Dominion Diamond Corp. was cut to sector perform from outperform at RBC Capital Markets due to the challenging outlook for its Jay Project and the lacklustre diamond market.
Analyst Des Kilalea noted that while a feasibility study for Jay (an expansion of the Ekati Diamond Mine) could be ready by mid-July, achieving the company’s minimum 15 per cent internal rate of return appears to be proving difficult.
He suggested that delaying the project for a year or more, and using the benefits of deferred mine rehabilitation liabilities at Ekati, may help Dominion bridge the gap. However, the analyst pointed out that the company will still likely need rough diamond prices to rise.
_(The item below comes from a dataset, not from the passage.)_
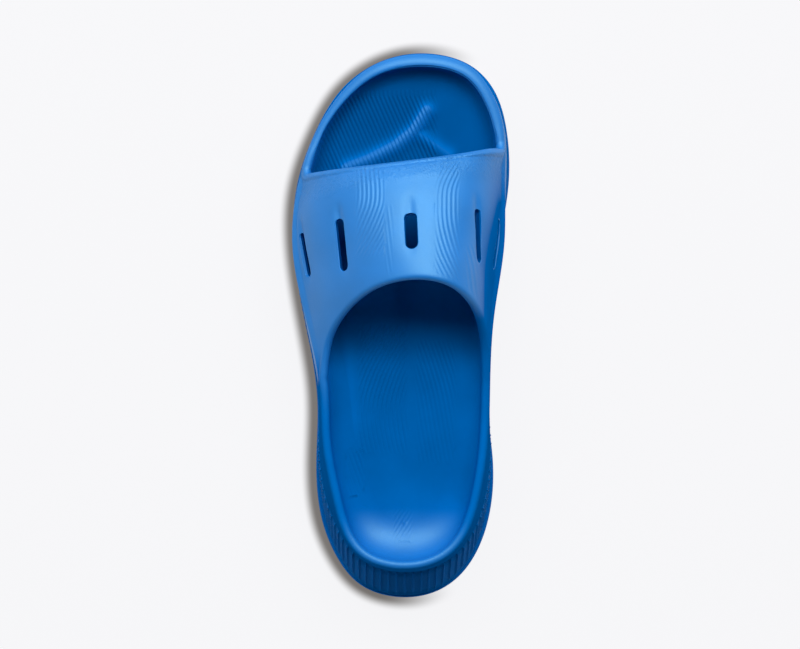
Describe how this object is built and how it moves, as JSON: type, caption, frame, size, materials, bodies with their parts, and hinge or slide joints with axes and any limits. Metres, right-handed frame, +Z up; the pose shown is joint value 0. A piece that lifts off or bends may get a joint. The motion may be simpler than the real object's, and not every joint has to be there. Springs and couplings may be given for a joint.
{
  "type": "sport slide sandal",
  "caption": "Left foot's moulded foam slide sandal: slotted instep strap in one with the footbed, on a flared, ribbed midsole and a lugged outsole.",
  "frame": {"origin": "middle of the bounding box on the floor", "axes": "+Y from heel to toe, +X to the inner (medial) side of the left foot, +Z up"},
  "size_m": [0.1196, 0.3, 0.1],
  "materials": {
    "upper_foam": "satin moulded EVA foam, bright blue",
    "midsole_foam": "matt moulded EVA foam, bright blue",
    "outsole_foam": "matt moulded EVA foam, bright blue"
  },
  "bodies": {
    "root": {"upper": "upper_foam", "midsole": "midsole_foam", "outsole": "outsole_foam"}
  },
  "joints": []
}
“On the rough market, our view is that prices will soften in the summer with, hopefully, slight firming later in the year,” Kilalea told clients. “But with a leading bank looking to pull back further from mid-stream funding, risks remain.”
The analyst also noted that with the Misery Southwest Extension at Ekati now commercially commissioned, he’s changing his price target methodology to match that of other producers such as Petra Diamonds Ltd., Gem Diamonds Ltd. and Lucara Diamond Corp.
That resulted in a price target cut to $11 per share from $13 on Dominion, as well as the downgrade.
“With Misery now completed, and ahead of time, focus will swing to the prospects for Q2 and progress on building Jay, as well as the diamond market,” he said.